Ao menos na época em que o assunto estava restrito ao campo político, já que depois do oferecimento da denúncia pelo procurador-geral Antonio Fernando de Souza por peculato, corrupção, formação de quadrilha, lavagem de dinheiro e evasão de divisas, o "núcleo político" precisou recorrer a qualquer recurso para se defender, por mais frouxo que fosse.
Na primeira fase, entre a criação da CPI dos Correios em função da exibição de um vídeo de funcionário da estatal ligado ao PTB recebendo R$ 3 mil de propina, a denúncia de Roberto Jefferson e o deslocamento do foco das investigações para o mensalão, o que se ouviu foram negativas peremptórias sobre quaisquer tipos de acertos financeiros.
Apenas a partir da revelação de dados e fatos impossíveis de serem desmentidos é que os envolvidos saíram do estado de negação para o de adaptação de justificativas.
Até que em meados de julho - quase três meses depois da cena que originou todo o escândalo - adotou-se oficialmente a versão do caixa 2 consolidada na entrevista dada pelo presidente Lula em Paris atribuindo as ações de seu partido aos defeitos do sistema: "Do ponto de vista eleitoral o PT fez o que é sistematicamente feito no Brasil", disse.
Desde então, essa passou a ser a história a que estariam presos os advogados na construção das peças em prol dos clientes. Por partirem do princípio da aceitação de ilícito "menor", assentaram como verdadeira a ocorrência de delitos "maiores".
De onde ficaram prejudicadas, por inverossímeis, as defesas apresentadas no processo procurando mostrar os acusados como homens de bem, vítimas de insidiosa perseguição, porque a medida é uma só: se há culpa assumida, seja de que tamanho for, rompido está o pressuposto da inocência.
Sobre a inconsistência dessa versão, aliás, em 2005 já dava insuspeita notícia o presidente da CPI, o petista Delcídio Amaral: "Tudo indica, pelas movimentações financeiras investigadas pela CPI até agora, que perde força a tese de que os empréstimos de Valério foram feitos apenas para viabilizar caixa 2 de partidos".
Poder alienado. Muito já se falou sobre o erro de cálculo do governo federal sobre o potencial de mobilização das lideranças sindicais do serviço público.
Os analistas da cena da prolongada greve também já abordaram a inação do Executivo na regulamentação da Constituição, tema transitoriamente resolvido pelo STF 2007 com a decisão de submeter essas paralisações às regras vigentes para o setor privado.
Só não se fala da indiferença do Legislativo.

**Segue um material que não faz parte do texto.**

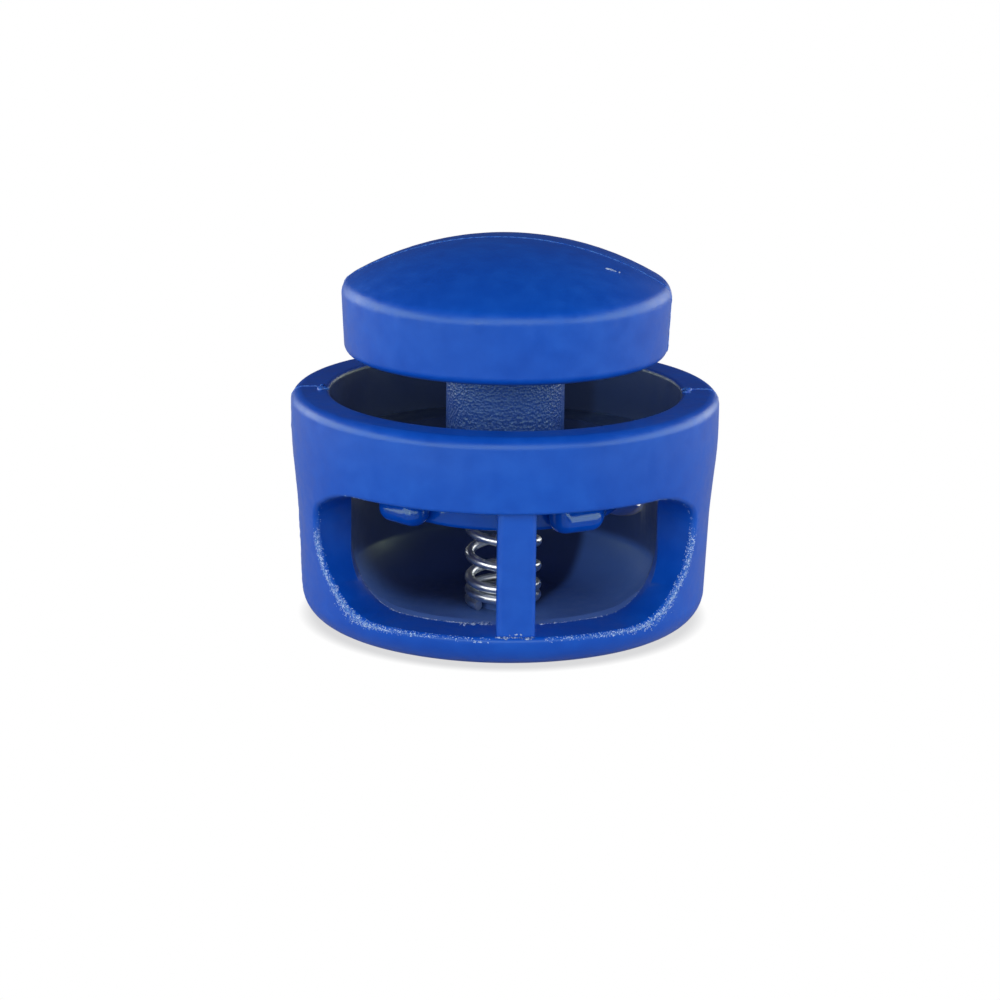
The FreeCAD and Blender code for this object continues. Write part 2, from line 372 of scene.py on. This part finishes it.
def paintedCavityShadeZone(nodes):
    # 1 inside the barrel, where the painted shade goes: floor, cavity wall, ledge and bore
    radius, height = axisDistance(nodes)
    cavity = nodes.span(radius, *zones["cavityRadius"], 1.0, 0.0)
    withinBore = nodes.span(radius, *zones["boreRadius"], 1.0, 0.0)
    bore = nodes.math("MULTIPLY", withinBore, nodes.span(height, *zones["boreBottom"], 0.0, 1.0))
    return nodes.math("MAXIMUM", cavity, bore)


def paintedStemShadeZone(nodes):
    # part of the way to the painted inside shade from the clamp disc's top to the cap's underside
    radius, height = axisDistance(nodes)
    underCap = nodes.span(height, *zones["capUnderside"], 1.0, 0.0)
    aboveDisc = nodes.span(height, *zones["discTop"], 0.0, 1.0)
    return nodes.math("MULTIPLY", nodes.math("MULTIPLY", underCap, aboveDisc), zones["stemShadeShare"])


steel = {
    "dull": (0.78, 0.83, 0.84, 1.0),
    "bright": (0.93, 0.96, 0.96, 1.0),
    "roughness": (0.30, 0.38),
    "streakScale": 1500.0,
}


def steelMaterial():
    nodes = Nodes("zincSteel")
    streak = nodes.noise(steel["streakScale"], 2.0, 0.5)
    colour = nodes.ramp(streak, [(0.3, steel["dull"]), (0.7, steel["bright"])])
    nodes.link(colour, nodes.shader.inputs["Base Color"])
    nodes.link(nodes.span(streak, 0.3, 0.7, *steel["roughness"]), nodes.shader.inputs["Roughness"])
    nodes.shader.inputs["Metallic"].default_value = 1.0
    return nodes.material


whitened = {
    "scale": 5200.0,
    "roughness": (0.22, 0.45),
    "flash": [(0.020, 0.08, 0.30, 1.0), (0.50, 0.62, 0.80, 1.0)],
    "burr": [(0.050, 0.20, 0.58, 1.0), (0.42, 0.56, 0.82, 1.0)],
    "seam": [(0.004, 0.07, 0.44, 1.0), (0.06, 0.20, 0.62, 1.0)],
}


def whitenedMaterial(name, dull, bright):
    # plastic whitened where it was torn or scuffed at the mould's parting edges
    nodes = Nodes(name)
    tone = nodes.noise(whitened["scale"], 2.0, 0.6)
    nodes.link(nodes.ramp(tone, [(0.38, dull), (0.62, bright)]), nodes.shader.inputs["Base Color"])
    nodes.link(nodes.span(tone, 0.3, 0.7, *whitened["roughness"]), nodes.shader.inputs["Roughness"])
    return nodes.material


housingBlue = plasticMaterial("housingBlue", noZone, paintedCavityShadeZone, evenGloss, noCrown)
plungerBlue = plasticMaterial("plungerBlue", stemZone, paintedStemShadeZone, discGloss, lugCrown)
zincSteel = steelMaterial()
flashBlue = whitenedMaterial("flashBlue", *whitened["flash"])
burrBlue = whitenedMaterial("burrBlue", *whitened["burr"])
seamBlue = whitenedMaterial("seamBlue", *whitened["seam"])
print("materials ready")


shells = {
    "mergeDistance": 0.000001,
    "sharpDegrees": 32.0,
    "normalWeight": 70,
}


def mouldedShell(node, name, material, body):
    # a clean, smooth-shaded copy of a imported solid
    bm = bmesh.new()
    bm.from_mesh(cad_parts[node].data)
    bmesh.ops.remove_doubles(bm, verts=bm.verts, dist=shells["mergeDistance"])
    bmesh.ops.dissolve_degenerate(bm, edges=bm.edges, dist=shells["mergeDistance"])
    smoothFaces(bm, shells["sharpDegrees"])
    piece = newPiece(name, bm)
    piece.data.materials.append(material)
    modifier = piece.modifiers.new("evenNormals", "WEIGHTED_NORMAL")
    modifier.keep_sharp = True
    modifier.weight = shells["normalWeight"]
    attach(piece, body)
    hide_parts(node)
    return piece


housingShell = mouldedShell("housing", "barrel_housing", housingBlue, "housing")
plungerShell = mouldedShell("plunger", "push_plunger", plungerBlue, "plunger")
print("moulded shells ready")


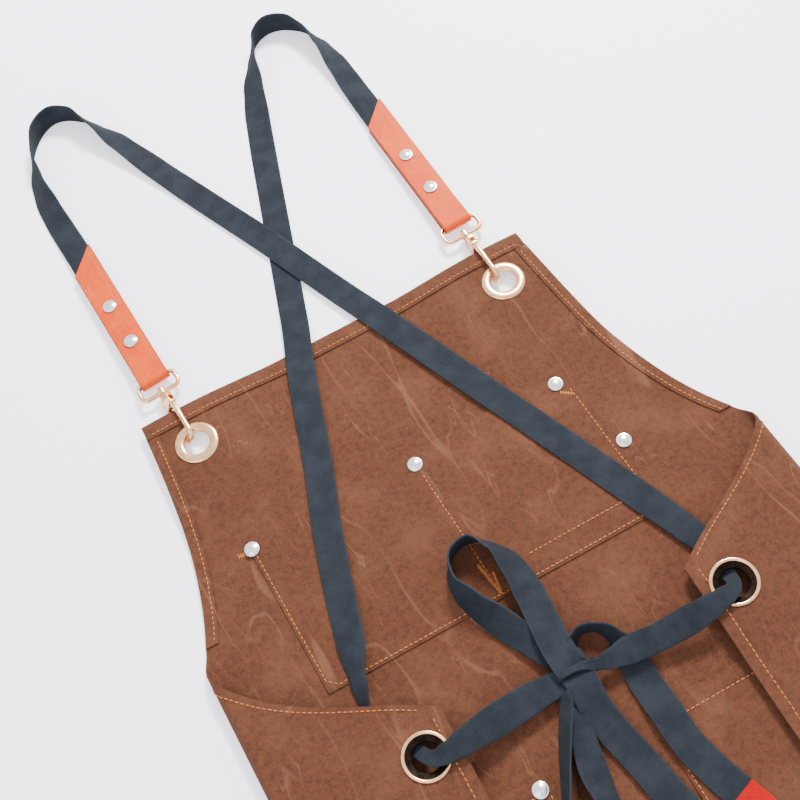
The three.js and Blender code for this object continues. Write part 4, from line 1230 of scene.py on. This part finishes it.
rivet_low = turned_piece("rivet_low", rivet_profile(CLOTH_THICKNESS), 40, silver)
rivet_high = turned_piece("rivet_high", rivet_profile(CLOTH_THICKNESS + 0.0013), 40, silver)
rivet_tab = turned_piece("rivet_tab", rivet_profile(0.006), 40, silver)

hardware = []
rivet_base = Matrix.Translation((0, 0, -HALF_CLOTH - GAP))
for name, (u, v) in eyelet_places.items():
    flip = Matrix.Rotation(math.pi, 4, "X") if name.startswith("waist") else Matrix()
    model = funnel_model if name.startswith("waist") else eyelet_model
    piece = copied(model, f"{name}_rim", placed(u, v) @ flip)
    hardware.append((piece, f"{name}_eyelet", "apron", "eyelet_metal"))
for name, (u, v) in POCKET_RIVETS.items():
    piece = copied(rivet_high, f"{name}_cap", placed(u, v) @ rivet_base)
    hardware.append((piece, name, "apron", "silver"))
piece = copied(rivet_low, "side_rivet_cap", placed(*SIDE_RIVET) @ rivet_base)
hardware.append((piece, "side_rivet", "apron", "silver"))

# ---- leather tabs and clasps -----------------------------------------------------------------------
LEATHER = 0.0020
TAB_WIDTH = 0.022
TAB_LENGTH = 0.126
TAB_SLANT = 0.022
TAB_SLOT = 0.0020
TAB_RIVETS = (0.037, 0.074)
RING_WIRE = 0.0032
RING_WIDTH = 0.032
RING_HEIGHT = 0.013
HOOK_WIRE = 0.0040
HOOK_HALF_GAP = 0.0055
HOOK_LENGTH = 0.0445
CLASP_HEIGHT = CLOTH_BASE + HALF_CLOTH + BIB_LIFT
EYE_Y = BIB_EYELET[1] + EYELET_HOLE_RADIUS - 0.0045 + HOOK_LENGTH
EYE_RADIUS = 0.0036
EYE_LENGTH = 0.005
BODY_TOP = -EYE_LENGTH / 2 - 0.00035
TAB_INNER = RING_WIRE / 2 + GAP
TAB_SLOPE = math.atan((CLASP_HEIGHT - 0.0005 - TAB_SLOT / 2 - LEATHER) / TAB_LENGTH)

# The leather's rounded section.
LEATHER_ACROSS = [-1.0, -0.985, -0.955, -0.90, -0.45, 0.0, 0.45, 0.90, 0.955, 0.985, 1.0]
LEATHER_EDGE = [0.45, 0.78, 0.95, 1.0]
LEATHER_SECTION = with_underside(list(zip(LEATHER_ACROSS, LEATHER_EDGE + [1.0] * 3 + LEATHER_EDGE[::-1])))


# One strip of leather, folded round the ring's bar, with both ends cut on the slant.
def tab(name, matrix):
    half = TAB_SLOT / 2 + LEATHER / 2
    middle = TAB_INNER + LEATHER / 2
    side = [(y, mix(half, middle, 1 - smooth(y, 0.0, 0.018))) for y in spread(TAB_LENGTH, 0.0, 60)]
    round_bar = [(-middle * math.sin(a), middle * math.cos(a)) for a in spread(0, math.pi, 18)[1:-1]]
    line = side + round_bar + [(y, -z) for y, z in side[::-1]]
    frames, slants, along = [], [], 0.0
    for i, (y, z) in enumerate(line):
        before, after = line[max(i - 1, 0)], line[min(i + 1, len(line) - 1)]
        ahead = Vector((0, after[0] - before[0], after[1] - before[1])).normalized()
        across = Vector((-1, 0, 0))
        face = ahead.cross(across)
        if i:
            along += math.hypot(y - line[i - 1][0], z - line[i - 1][1])
        frames.append((Vector((0, y, z)), across, face, TAB_WIDTH, along))
        slant = TAB_SLANT / TAB_WIDTH * smooth(y, TAB_RIVETS[1] + 0.008, TAB_LENGTH)
        slants.append(-slant if i < len(line) / 2 else slant)
    piece = new_object(name, skin(name, frames, LEATHER, slants, LEATHER_SECTION), leather)
    piece.data.transform(matrix)
    sharpen(piece, 50)
    return piece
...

Legalmente, a iniciativa cabe ao Executivo, mas isso não obriga nem justifica que o Parlamento se mantenha alheio ao que se passa no País enquanto se recolhe a um extravagante "recesso branco" para cuidar das eleições municipais.
Vale dizer, para tratar da conveniência de deputados e senadores ocupados em fortalecer suas bases nos municípios a fim de assegurar suas sobrevivências políticas.
Nada a ver com a função para a qual foram eleitos pelo público votante e, sobretudo, pagante, que nesse momento certamente gostaria de contar com um Parlamento empenhado em levantar o debate para levar o Planalto a cuidar da regulamentação.
Mas, o Congresso não quer ele próprio deixar sua zona de conforto. Só entra em atrito com o Planalto na retórica, quando o partido é de oposição ou quando a maioria governista se vê ameaçada no atendimento de suas reivindicações específicas.
Por tolerância, ignorância ou descrença, do Poder Legislativo não se cobra a execução do papel de mediador ativo da sociedade, deixando que deputados e senadores acabem por atuar como representantes de si mesmos.